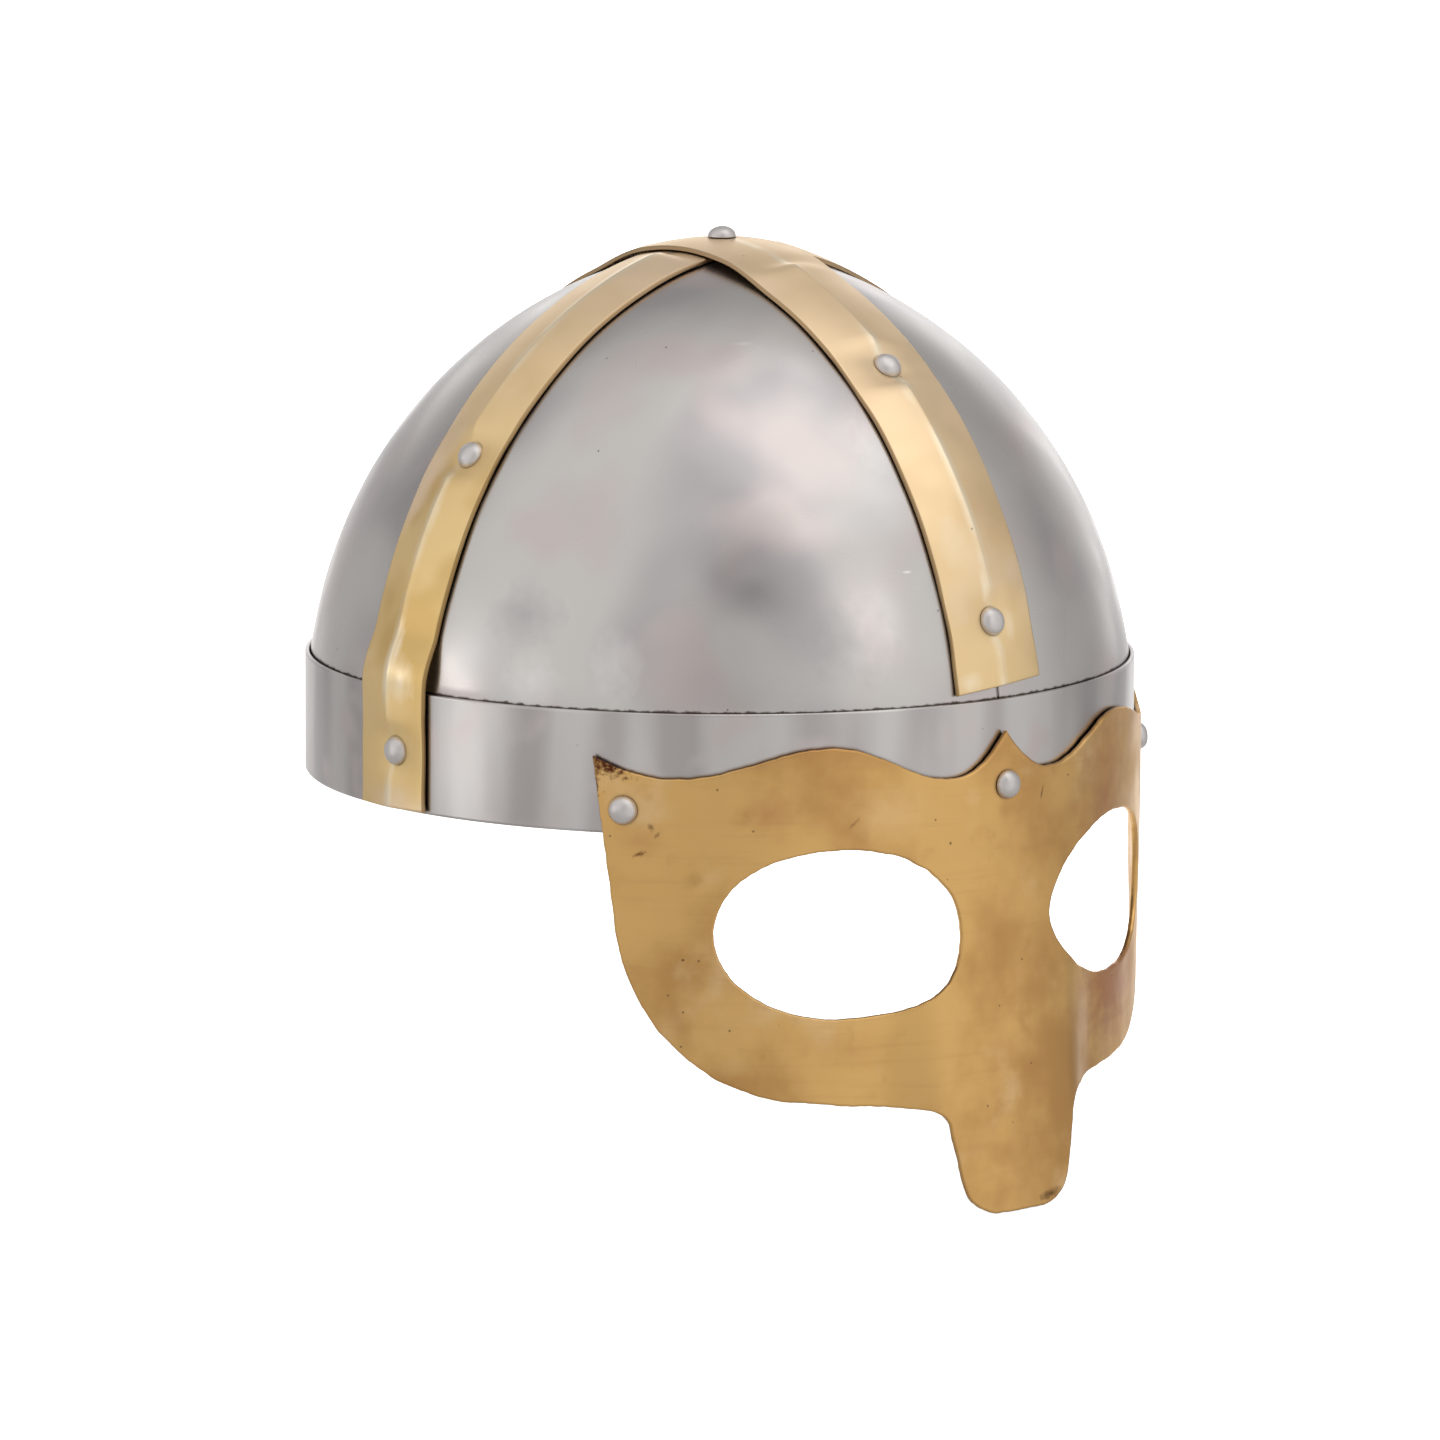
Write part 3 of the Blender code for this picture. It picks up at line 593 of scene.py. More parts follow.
def ridged_band_mesh(size, name, halves, width, shift, lift, flat_crown):
    """A band over the crown with a ridge along its middle, which lies to one side by the shift."""
    runs = bordered(-halves[1].end, halves[0].end, sheet_step)
    half_places = np.concatenate((np.linspace(ridge_round, width / 2 - edge_hold, 6),
                                  [width / 2 - edge_round, width / 2]))
    places = np.concatenate((-half_places[::-1], [0.0], half_places))
    run, place = np.meshgrid(runs, places, indexing="ij")
    share = place / (width / 2)
    # The two cut edges wander, each in its own way
    cut = waves(turned(run, np.sign(place) * 0.1, 0.0, 0.0), cut_lump * 3, cut_wave)
    across = shift + place + cut * abs(share) ** 3
    parts = [half_band(size, halves, first, run, across, share, flat_crown, lift) for first in (True, False)]
    ahead = run >= 0
    radial, height, out_radial, out_height, rise = [np.where(ahead, parts[0][item], parts[1][item])
                                                     for item in range(1, 6)]
    side = np.where(ahead, 1.0, -1.0)
    middle = turned(side * radial, across, height, halves[0].angle)
    worked = np.zeros_like(run)
    for half, ahead_of in ((halves[0], run), (halves[1], -run)):
        for place_hit in [*half.rivets, half.end]:
            worked = np.maximum(worked, 1 - smooth(abs(ahead_of - place_hit), worked_near, worked_reach))
    wave = waves(middle, band_lump, band_wave, 5.0) + worked * waves(middle, worked_lump, worked_wave, 9.0)
    faces = []
    for depth in sheet_depths(run.shape, size.band_sheet):
        out = rise + wave + size.band_sheet - depth
        faces.append(turned(side * (radial + out * out_radial), across, height + out * out_height,
                            halves[0].angle))
    return sheet_mesh(name, *faces, run, place, inward=width / 2 - abs(place))


def crossing_lift(size, distance):
    """Extra height of the upper band where it passes over the lower one at the crown."""
    flat = size.side_band_width / 2 + side_band_shift + crossing_margin
    return (size.band_sheet + gap) * (1 - smooth(distance, flat, flat + crossing_swing))


def no_lift(size, distance):
    return 0.0


def rounded_corner(before, corner, after, radius, segments):
    """Points of an arc of a radius in a corner between two straight edges."""
    corner = np.array(corner)
    back = np.array(before) - corner
    ahead = np.array(after) - corner
    back /= np.hypot(*back)
    ahead /= np.hypot(*ahead)
    half_angle = math.acos(float(back @ ahead)) / 2
    middle = back + ahead
    centre = corner + middle / np.hypot(*middle) * radius / math.sin(half_angle)
    first = corner + back * radius / math.tan(half_angle) - centre
    last = corner + ahead * radius / math.tan(half_angle) - centre
    start = math.atan2(first[1], first[0])
    sweep = (math.atan2(last[1], last[0]) - start + math.pi) % (2 * math.pi) - math.pi
    turns = [start + sweep * step / segments for step in range(segments + 1)]
    return [(centre[0] + radius * math.cos(turn), centre[1] + radius * math.sin(turn)) for turn in turns]


def mask_top_edge(size, steps=14):
    """Upper edge of one half of the mask, from its end to the middle: rounds and cusps joined smoothly."""
    points = []
    for outer, inner in zip(MASK_TOP[:0:-1], MASK_TOP[-2::-1]):
        for step in range(steps):
            share = step / steps
            if outer["pointed"]:
                weight = 1 - (1 - share) ** 2
            elif inner["pointed"]:
                weight = share ** 2
            else:
                weight = (1 - math.cos(math.pi * share)) / 2
            across = outer["across"] + (inner["across"] - outer["across"]) * share
            height = outer["height"] + (inner["height"] - outer["height"]) * weight
            points.append((across * size.mask_half_width, height * size.mask_rise))
    return points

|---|

**What you need to do:** Set down the material above again, word for word.

**Reply:**
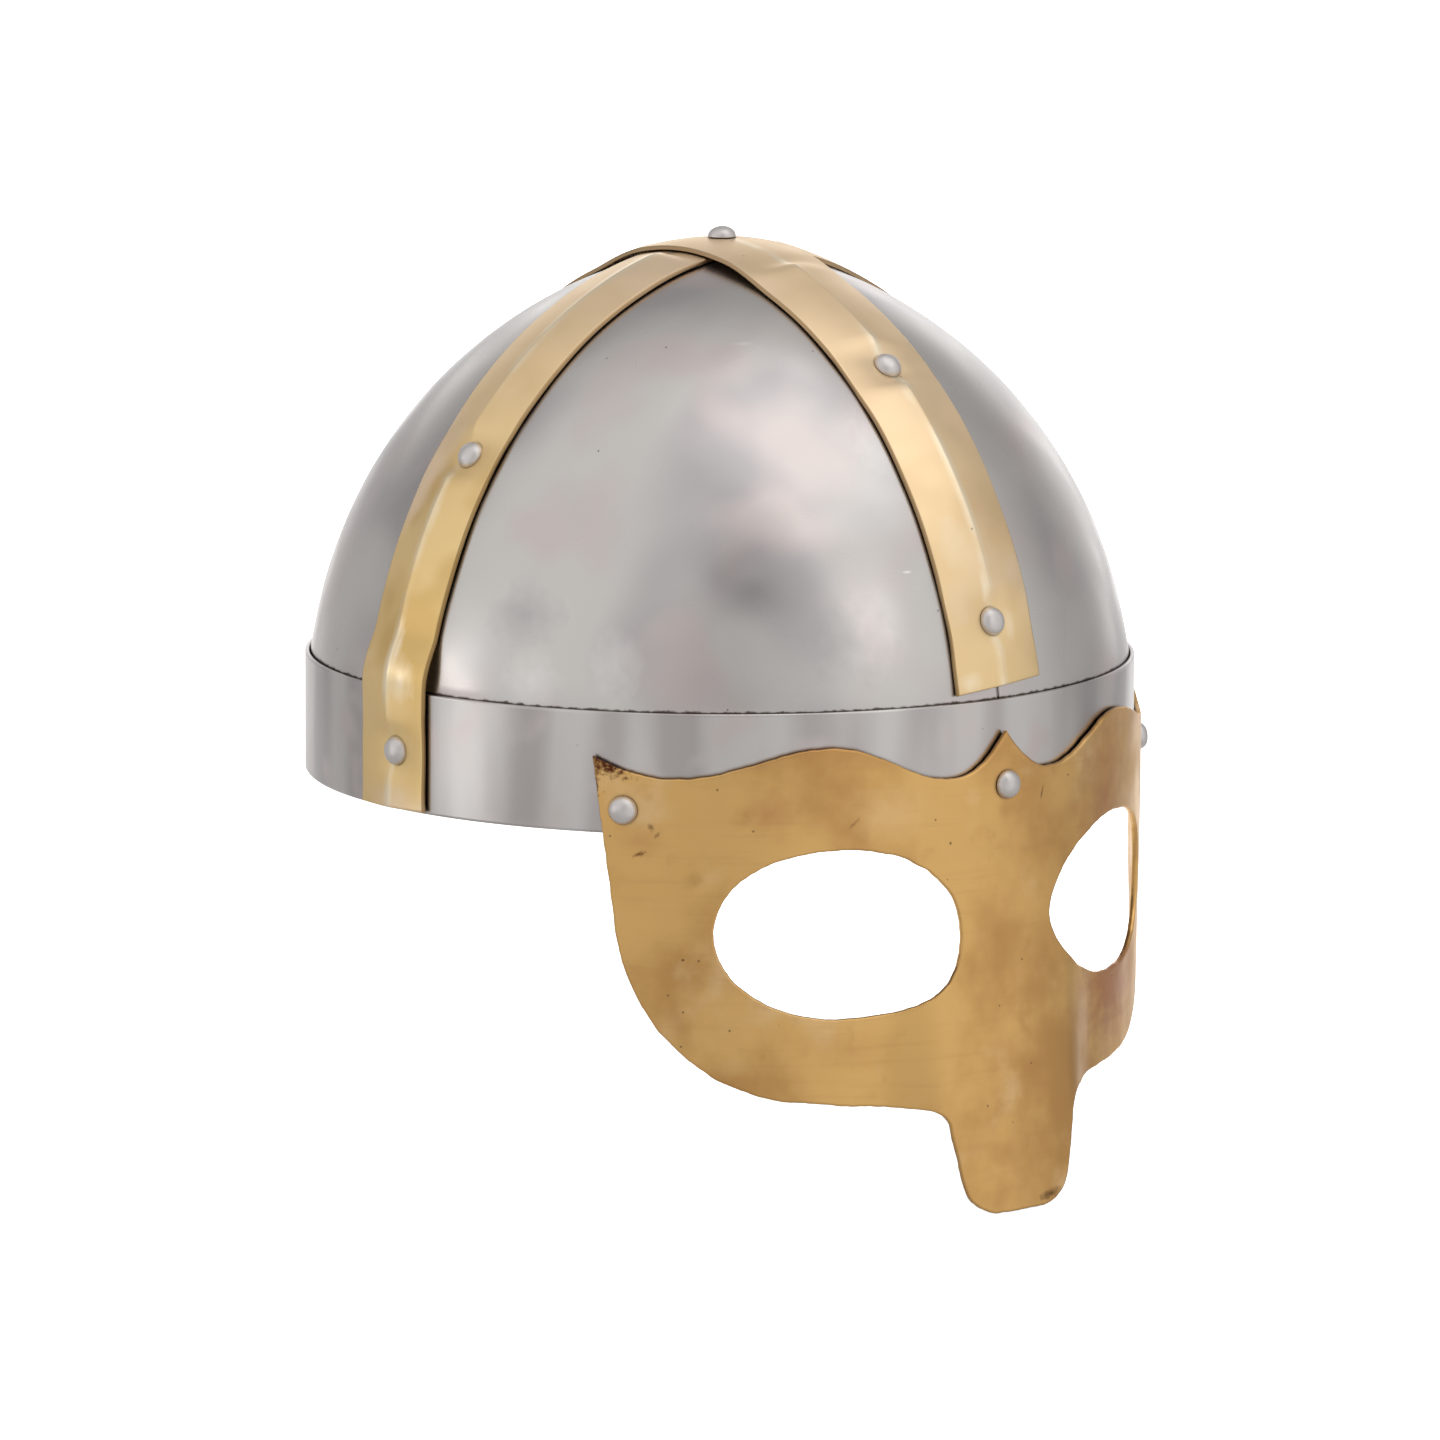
Write part 3 of the Blender code for this picture. It picks up at line 593 of scene.py. More parts follow.
def ridged_band_mesh(size, name, halves, width, shift, lift, flat_crown):
    """A band over the crown with a ridge along its middle, which lies to one side by the shift."""
    runs = bordered(-halves[1].end, halves[0].end, sheet_step)
    half_places = np.concatenate((np.linspace(ridge_round, width / 2 - edge_hold, 6),
                                  [width / 2 - edge_round, width / 2]))
    places = np.concatenate((-half_places[::-1], [0.0], half_places))
    run, place = np.meshgrid(runs, places, indexing="ij")
    share = place / (width / 2)
    # The two cut edges wander, each in its own way
    cut = waves(turned(run, np.sign(place) * 0.1, 0.0, 0.0), cut_lump * 3, cut_wave)
    across = shift + place + cut * abs(share) ** 3
    parts = [half_band(size, halves, first, run, across, share, flat_crown, lift) for first in (True, False)]
    ahead = run >= 0
    radial, height, out_radial, out_height, rise = [np.where(ahead, parts[0][item], parts[1][item])
                                                     for item in range(1, 6)]
    side = np.where(ahead, 1.0, -1.0)
    middle = turned(side * radial, across, height, halves[0].angle)
    worked = np.zeros_like(run)
    for half, ahead_of in ((halves[0], run), (halves[1], -run)):
        for place_hit in [*half.rivets, half.end]:
            worked = np.maximum(worked, 1 - smooth(abs(ahead_of - place_hit), worked_near, worked_reach))
    wave = waves(middle, band_lump, band_wave, 5.0) + worked * waves(middle, worked_lump, worked_wave, 9.0)
    faces = []
    for depth in sheet_depths(run.shape, size.band_sheet):
        out = rise + wave + size.band_sheet - depth
        faces.append(turned(side * (radial + out * out_radial), across, height + out * out_height,
                            halves[0].angle))
    return sheet_mesh(name, *faces, run, place, inward=width / 2 - abs(place))


def crossing_lift(size, distance):
    """Extra height of the upper band where it passes over the lower one at the crown."""
    flat = size.side_band_width / 2 + side_band_shift + crossing_margin
    return (size.band_sheet + gap) * (1 - smooth(distance, flat, flat + crossing_swing))


def no_lift(size, distance):
    return 0.0


def rounded_corner(before, corner, after, radius, segments):
    """Points of an arc of a radius in a corner between two straight edges."""
    corner = np.array(corner)
    back = np.array(before) - corner
    ahead = np.array(after) - corner
    back /= np.hypot(*back)
    ahead /= np.hypot(*ahead)
    half_angle = math.acos(float(back @ ahead)) / 2
    middle = back + ahead
    centre = corner + middle / np.hypot(*middle) * radius / math.sin(half_angle)
    first = corner + back * radius / math.tan(half_angle) - centre
    last = corner + ahead * radius / math.tan(half_angle) - centre
    start = math.atan2(first[1], first[0])
    sweep = (math.atan2(last[1], last[0]) - start + math.pi) % (2 * math.pi) - math.pi
    turns = [start + sweep * step / segments for step in range(segments + 1)]
    return [(centre[0] + radius * math.cos(turn), centre[1] + radius * math.sin(turn)) for turn in turns]


def mask_top_edge(size, steps=14):
    """Upper edge of one half of the mask, from its end to the middle: rounds and cusps joined smoothly."""
    points = []
    for outer, inner in zip(MASK_TOP[:0:-1], MASK_TOP[-2::-1]):
        for step in range(steps):
            share = step / steps
            if outer["pointed"]:
                weight = 1 - (1 - share) ** 2
            elif inner["pointed"]:
                weight = share ** 2
            else:
                weight = (1 - math.cos(math.pi * share)) / 2
            across = outer["across"] + (inner["across"] - outer["across"]) * share
            height = outer["height"] + (inner["height"] - outer["height"]) * weight
            points.append((across * size.mask_half_width, height * size.mask_rise))
    return points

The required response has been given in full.